Evoking important events of the Hungarian history, this square is situated at the end of Andrássy Square. In the centre of the square, the statue of Archangel Gabriel stands on top of a 36-metre high stone column. The statues of the seven tribe leaders stand on the pedestal of the column, while the figures of the semicircular colonnade depict famous kings, monarchs and personalities of Hungarian history. The three main elements of the huge square are the Art Gallery, built in 1896, the Museum of Fine Arts, built in eclectic style and opened in December 1906, and the Millenary Monument connecting the two buildings, all three designed by Albert Schickendanz, in cooperation with Ferenc Fülöp Herzog in case of the museums.

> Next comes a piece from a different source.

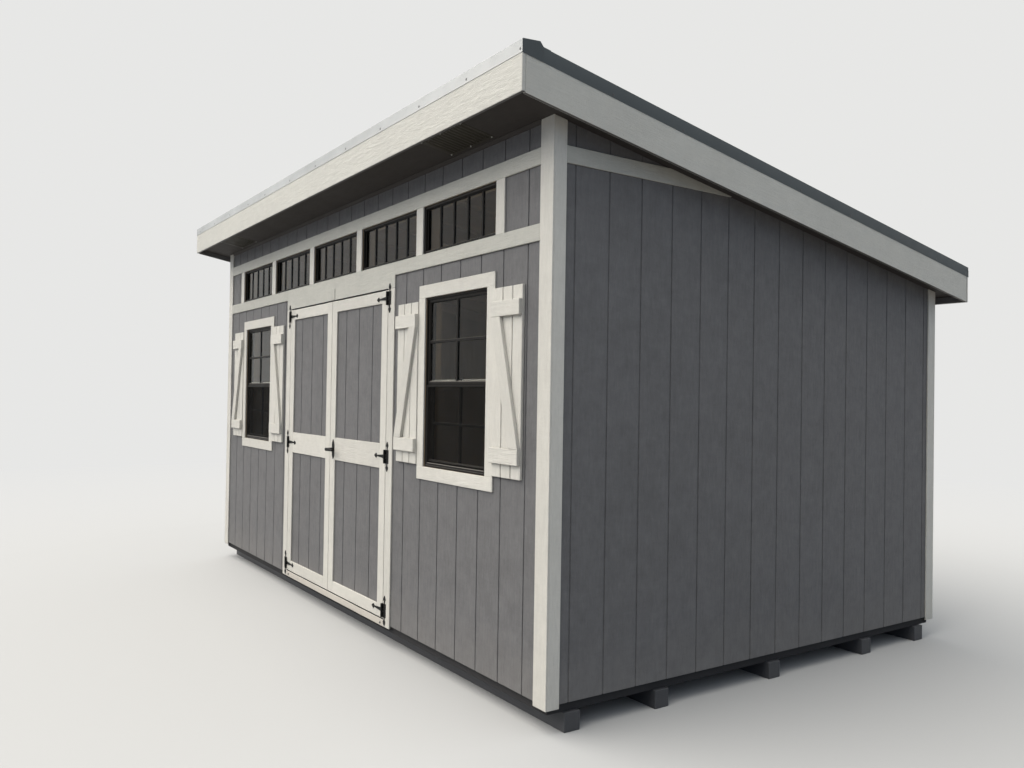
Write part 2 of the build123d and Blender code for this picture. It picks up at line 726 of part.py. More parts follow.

The bronze statues of the Millenary Monument are the works of György Zala.

 

Castle of Vajdahunyad

Castle of Vajdahunyad

The group of historic buildings of 21 units, situated in the Town Park (Városliget), were originally created for the exhibition held to commemorate the thousandth anniversary of the Hungarian Conquest, and were mainly made from wood and cardboard. Its elements are the miniature copies of various buildings found throughout the country, representing the different architectural styles. The architecture of a thousand years stands in front of us in one collection, which was such a success that they later had to be constructed from stone. The Castle of Vajdahunyad houses the Hungarian Agricultural Museum.

 

Metropolitan Zoological and Botanic Gardens

Metropolitan Zoological and Botanic Gardens

Those arriving with their families should not miss the Budapest Zoo, with its special turn-of-the-century atmosphere, which is one of the oldest zoo parks in the world and home to more than 500 animal and 4000 plant species.

 

Funfair

Funfair

Situated in the Town Park, the Funfair can be paradise for guests who arrive with children. Ferris wheel, roller-coaster, shooting galleries, merry-go-rounds, dodgem and many other interesting features await those who wish to relax and get amused.